45 Jahre ist Perez alt, und bisher ist er eigentlich ganz gut ohne Internet zurechtgekommen. Aber er hat Verwandte in Spanien und den USA, mit denen man natürlich online viel schneller kommunizieren kann, deshalb will er jetzt lernen, wie das geht. „Mit dem Internet ist die Welt ein Dorf“, sagt er.

Dass sich Kuba und die USA nun wieder annähern, das findet Emanuel Perez gut. „Die Öffnung“, sagt er, „beginnt mit Kcho.“ Er schaut auf seinen Bildschirm, irgendwie klappt das nicht mit den Mails. Kcho, der ihm zuschaut, zeigt, wohin er klicken muss.

„Wir sind nicht in Nordafrika“

Hat der Künstler keine Angst, dass sich das Projekt gegen die Regierung richtet? Dass hier der „kubanische Frühling“ organisiert wird? „Wir sind in Kuba, wir sind nicht in Nordafrika“, sagt Kcho. Er spricht nun lauter, beinahe ein bisschen aggressiv. Alle elf Millionen Kubaner stünden hinter der Regierung. „Die Leute verteidigen die Revolution wie ihre Mutter!“

Nach allem, was man mitbekommt, braucht Kcho wirklich keine Angst zu haben, dass hier die Konterrevolution organisiert wird. Chatten, Fußball, Musik, das interessiert die Leute. Alles harmlos.

Ein verbesserter Internetzugang ist einer der Punkte im Annäherungsprozess, auf die sich Kuba und die USA im Dezember geeinigt haben. Seitdem sind US-Delegationen nach Havanna gereist, um auszuloten, was machbar ist. Es geht um technische Fragen, aber auch um politische Vorgaben. Wie viel Kontrolle will der Staat ausüben?

Google war schon da

Der US-Amerikaner Larry Press, Professor für Informationssysteme an der California State University, jedenfalls hofft, dass Kuba seinen eigenen Weg zu einem modernen Internet findet. In seinem Blog2 befasst er sich regelmäßig mit dem Thema. Es dürften am Ende nicht nur der staatliche Telekommunikationskonzern Etesca, die kubanische Regierung oder ausländische Investoren davon profitieren, schreibt Press.

Google-Chef Eric Schmidt war jedenfalls schon einmal in Kuba, und da war von der historischen Annäherung noch gar nichts bekannt.
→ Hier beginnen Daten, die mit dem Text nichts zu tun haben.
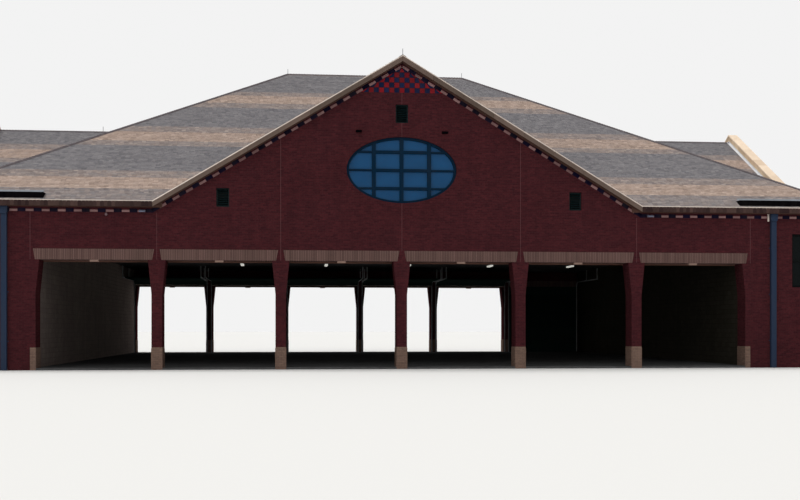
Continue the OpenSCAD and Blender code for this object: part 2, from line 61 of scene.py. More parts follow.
# Sizes that the boxes don't give, as the source has them
sizes = {
    "bays": 6, "roofEdge": 0.24, "pierDepth": 0.8, "pierWidth": 0.41, "doorLap": 0.045, "doorThick": 0.05,
    "doorSections": 8, "hangUp": 0.07, "ventLength": 3.8, "parapet": 0.35, "coping": 0.06, "copingOut": 0.03,
    "lintelGapLow": 0.36, "lintelGapTop": 0.2, "louvreTall": 0.74}
bayPitch = 2 * rowX / sizes["bays"]
bayMiddles = (np.arange(sizes["bays"]) + 0.5) * bayPitch - rowX
pierBack = wallFace - sizes["pierDepth"]
eaveZ = wallTop + sizes["roofEdge"]
ridgeHalf = eaveX - eaveY
hipSlope = (ridgeZ - eaveZ) / eaveY
gableSlope = (gableZ - eaveZ) / gableHalf
valleyRatio = hipSlope / gableSlope
sides = {"front": (0, -1), "rear": (0, 1), "left": (-1, 0), "right": (1, 0)}
front, rear, left, right = sides.values()
print("frame read: eaves at", round(eaveZ, 3), "ridge at", round(ridgeZ, 3))


# The vector divided by its length
def unit(vector):
    vector = np.asarray(vector, float)
    return vector / np.linalg.norm(vector)


# A flat frame on a wall, or on a roof where slope is its rise for each metre of plan.
# Up the wall is +Z; up the roof is (-facing, slope), one metre of plan long. Out is square to it.
# Across = up x out.
def planeAt(origin, facing, slope=None):
    level = np.array([facing[0], facing[1], 0.0])
    up = np.array([0, 0, 1.0]) if slope is None else np.array([-facing[0], -facing[1], slope])
    out = level if slope is None else unit(level * slope + [0, 0, 1])
    return {"origin": np.asarray(origin, float), "across": unit(np.cross(up, out)), "up": up, "out": out}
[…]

Aber nicht nur US-Firmen stehen in den Startlöchern, um Kuba mit dem Rest der Welt zu vernetzen.

Manche in Kuba vermuten, dass Kchos Projekt ein Test ist, wie das Volk mit einem frei zugänglichen Internet umgeht. Selbst wenn dem nicht so ist, ist völlig klar: Gegen den Willen der Regierung könnte er das Ding nicht durchziehen.

Yosuan Mendez Diez muss unterdessen eine kleine Zwangspause einlegen. Die Verbindung hängt, mal wieder. Ihm macht das nichts aus, er wartet. „Ich glaube, das hier ist nur ein erster Schritt“, sagt er. Er ist überzeugt davon, dass der Netzzugang in Kuba bald für alle eine Selbstverständlichkeit sein wird und nicht nur das Geschenk eines Künstlers am Stadtrand von Havanna.